It’s ‘no clap’ time again. Britain’s NHS probably leads the world in ‘never should happen’ events.

 

There are some who comment on this blog and who speak elsewhere, who love the NHS, who cannot see any alternative to it and who believe that the NHS is the best model for comprehensive healthcare in the world. I disagree with that position and I have previously regaled readers of this blog as to the reasons why I hold the views that I do. To briefly sum up these views then they are down to having relatives killed by NHS incompetence and other relatives and friends either suffer from NHS misdemeanours that have impacted their health and well being or who have been at very close risk of an NHS caused adverse event. To say that I dislike the NHS is a profound understatement.

However my hostility to the NHS does not mean that I don’t believe that there should not be a comprehensive healthcare system that ensures that all British subjects, you know the ones who pay for the health service via taxation. Comprehensive healthcare is in my view a good thing but it that doesn’t mean that the NHS model is the one to follow. Personally I’d much rather see healthcare get the majority of its funds from taxation or National Insurance but with a diversity of providers of healthcare in order for healthcare to be not only more responsive to customer requirements but also to make the provision of healthcare much more efficient.

Frankly the NHS is just not that good. We can all see this now. The pandemic has exposed many of the weaknesses of the NHS model. As to why the NHS is the way it is I believe that one of the main reasons why it isn’t that good is that it is a mostly unaccountable nationalised industry where, as with other similar nationalised industries, the customer and the customer’s priorities come a very poor second to such concerns as protecting the organisation itself and protecting the staff.
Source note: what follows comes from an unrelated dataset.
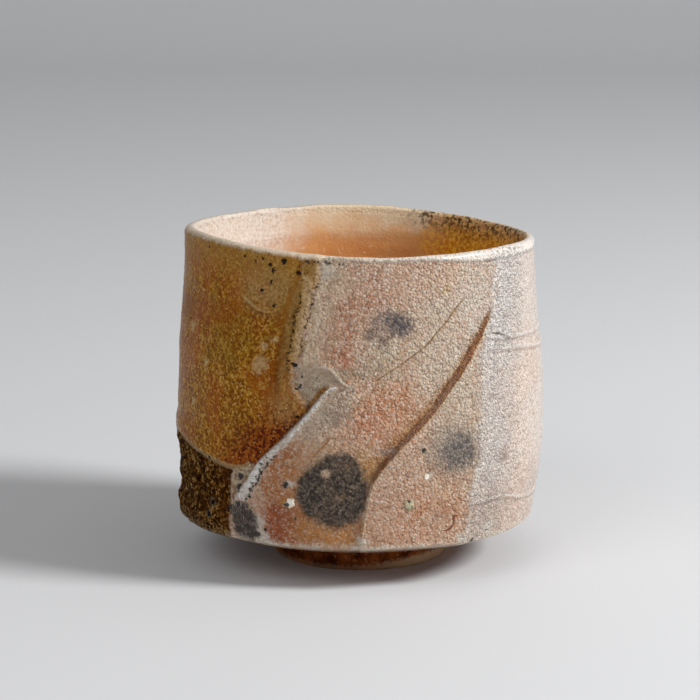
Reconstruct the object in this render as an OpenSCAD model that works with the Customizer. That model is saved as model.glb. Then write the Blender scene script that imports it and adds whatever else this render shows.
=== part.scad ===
// Yunomi: a handleless tea cup, thrown, cut on one side, and set on a trimmed foot ring.
// Angles go round from the front (-Y), and are positive towards +X.

/* [Body] */
// Mean height of the rim above the table
cup_h = 76.6; // [60:0.1:100]
// Radius of the rim
rim_r = 40.4; // [34:0.1:50]
// Radius of the wall at its widest
belly_r = 43; // [36:0.1:55]
// Height of the widest place
belly_h = 33; // [25:0.5:45]
// Radius of the wall just above its lower corner
corner_r = 40.6; // [34:0.1:52]
// Height at which the wall turns in to the underside
corner_h = 10; // [9:0.1:14]
// Thickness of the lip
lip_t = 2.4; // [1.6:0.1:4]
// Thickness of the wall below the lip's taper
wall_t = 5.2; // [4.4:0.1:8]
// Depth below the rim over which the wall thickens from lip to body
taper_h = 26; // [10:0.5:40]

/* [Rim] */
// How far the rim climbs from its lowest to its mean height
rim_tilt = 1.2; // [0:0.1:2.5]
// Direction of the rim's high side
rim_tilt_a = -75; // [-180:1:180]
// Height of the slow waves along the rim
rim_wave = 0.6; // [0:0.1:1.5]
// Direction of one crest of those waves
rim_wave_a = -60; // [-180:1:180]

/* [Front cuts] */
// Depth of the paddled front face below the round, at the rim
face_top_d = 1.3; // [0:0.1:2]
// Depth of the paddled front face below the round, at the corner
face_low_d = 2.3; // [0:0.1:2.8]
// How far the back was pressed in by the hand that held the cup
back_press_d = 0.9; // [0:0.1:2]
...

A good example of how the NHS fails to properly protect its true customers, the taxpaying mugs who have to cough up to support the NHS, comes from a recent news story about the sort of medical incidents that should ‘never happen’. ‘Never happen’ events are serious ones that could cause loss of life or serious medical implications for the patients to whom these events happen.

There’s not just one or two ‘never events’ a level that might be expected bearing in mind just how many patients the NHS treats, there appear to be hundreds of them. In fact to be precise there were 400 never should happen events in the NHS in the course of just one year. The press report from Sky news is a complete horror story of surgical tools, including wire cutters and a drill bit left inside patients, a woman having her ovaries removed by mistake, hip and knee replacements being done on the wrong limb, swabs left inside vaginas and patients being connected to the wrong medical gasses. Other cases of extreme NHS failure include a breast operation done without full consent of the patient and giving patients the wrong blood type for their bodies.

The NHS is a mess of incompetence, waste and inefficiency and as we can see from the profusion of ‘never happen’ events the failures of the NHS are endangering patient’s lives at worst or at best requiring patients to have remedial treatment to put right the NHS’s cock ups. Whilst in any large organisation including and especially medical organisations there will be some mistakes, what is notable about the report into these latest NHS failures is that there are standard procedures that are available to prevent if not all but most of the mistakes that have occurred but these procedures do not seem to have been followed. NHS staff seem to have done their own thing without reference to established medical procedure which suggests to me that the NHS and indeed NHS staff are now a law unto themselves, a state within a state and one where there is no true control by the patient or those representing patients of a health service riddled with possibly lethal incompetence.

Clap for the NHS? Not bloody likely.